Boxplots are a relatively simple way to show numerical data while providing the viewer key information about the range, median, and distribution of the data. I’m going to be creating boxplots to visualize the distributions of species that are statistically differentially abundant between groups. The statistics to determine the differentially abundant species were done using indicator species analysis which was explained in this tutorial.

First, we load in the data as before:

pc = read.csv("Your_OTU_table.csv", header= TRUE)

This table has the format of rows as samples and columns as OTUs/species.

useful image

Next, we subset the data as desired by calling the specific columns we want to include in our boxplot figure. I’ve chosen the top four most significant OTUs associated with the “Late” grouping, identified using the indicator species analysis test.

sub_pc = data.frame(Time = pc$Time, OTU15 = pc$OTU15, OTU11 = pc$OTU11, OTU26 = pc$OTU26, OTU6 = pc$OTU6) 

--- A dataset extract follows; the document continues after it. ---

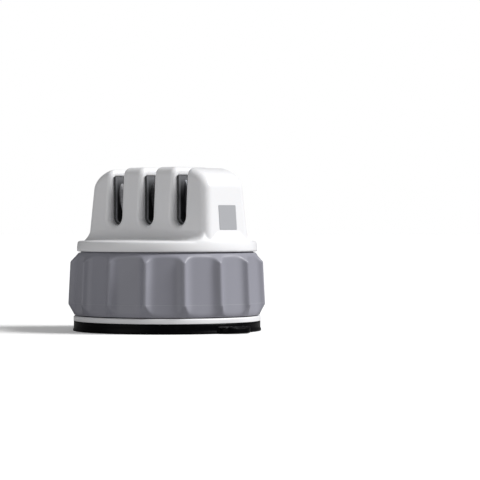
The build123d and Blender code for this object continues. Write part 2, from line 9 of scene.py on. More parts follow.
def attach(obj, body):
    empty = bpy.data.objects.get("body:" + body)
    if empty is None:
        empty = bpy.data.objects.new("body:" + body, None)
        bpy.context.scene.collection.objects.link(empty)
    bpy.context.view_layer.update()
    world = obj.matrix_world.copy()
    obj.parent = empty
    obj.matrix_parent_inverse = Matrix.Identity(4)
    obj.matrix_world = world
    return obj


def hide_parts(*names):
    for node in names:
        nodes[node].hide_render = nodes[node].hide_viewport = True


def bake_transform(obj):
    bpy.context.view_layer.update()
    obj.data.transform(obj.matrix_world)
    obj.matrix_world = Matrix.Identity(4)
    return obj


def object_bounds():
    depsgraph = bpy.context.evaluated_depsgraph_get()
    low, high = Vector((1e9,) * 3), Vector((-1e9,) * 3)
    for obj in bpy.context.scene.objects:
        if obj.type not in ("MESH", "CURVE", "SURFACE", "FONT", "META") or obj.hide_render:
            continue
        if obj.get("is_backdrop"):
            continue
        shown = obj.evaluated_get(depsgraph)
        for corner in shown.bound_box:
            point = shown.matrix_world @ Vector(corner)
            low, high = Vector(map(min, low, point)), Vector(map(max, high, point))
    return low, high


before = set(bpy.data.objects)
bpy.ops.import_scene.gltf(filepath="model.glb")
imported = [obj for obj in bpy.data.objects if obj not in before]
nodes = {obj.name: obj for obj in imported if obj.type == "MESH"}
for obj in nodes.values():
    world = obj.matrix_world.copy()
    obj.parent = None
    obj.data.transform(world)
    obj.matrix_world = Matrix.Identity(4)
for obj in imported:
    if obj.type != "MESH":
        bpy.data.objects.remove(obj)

Next, we load in the ggplot2 and reshape2 packages (for plotting and data manipulation respectively):

 library(ggplot2)
 library(reshape2)

Next, we convert the data frame from a “wide” format to a “long” format (See here for example of wide vs long data):

sub_pc_m = melt(sub_pc, id = "Time")

Now we can plot the data using geom_boxplot from ggplot2:

gg = ggplot(sub_pc_m, aes(x = variable, y = value, fill = Time)) + 
     geom_boxplot(colour = "black", position = position_dodge(0.5)) +
     geom_vline(xintercept = c(1.5,2.5,3.5), colour = "grey85", size = 1.2) +
     theme(legend.title = element_text(size = 12, face = "bold"), 
     legend.text = element_text(size = 10, face = "bold"), legend.position = "right", 
     axis.text.x = element_text(face = "bold",colour = "black", size = 12), 
     axis.text.y = element_text(face = "bold", size = 12, colour = "black"), 
     axis.title.y = element_text(face = "bold", size = 14, colour = "black"), 
     panel.background = element_blank(), 
     panel.border = element_rect(fill = NA, colour = "black"), 
     legend.key=element_blank()) + 
     labs(x= "", y = "Relative Abundance (%)", fill = "Time") + 
     scale_fill_manual(values = c("steelblue2", "steelblue4"))
     
gg

ggplot code can look a bit daunting because it requires many extra statements if you want to customize your figure. Try adding lines one at a time (everything before the ‘+’) to see how each parameter changes the plot.

Save using:

ggsave("Boxplot.svg")

useful image

This figure shows 8 boxplots, 2 boxplots for each OTU. The boxplots in the light blue colour display the distribution of the abundance data for the corresponding OTU in the “Early” grouping, whereas the boxplots in the dark colour display the distribution of the abundance data for the corresponding OTU in the “Late” grouping. It’s obvious from this figure that for each OTU, the abundance is much higher in the “Late” grouping samples, which is consistent with the indicator species test.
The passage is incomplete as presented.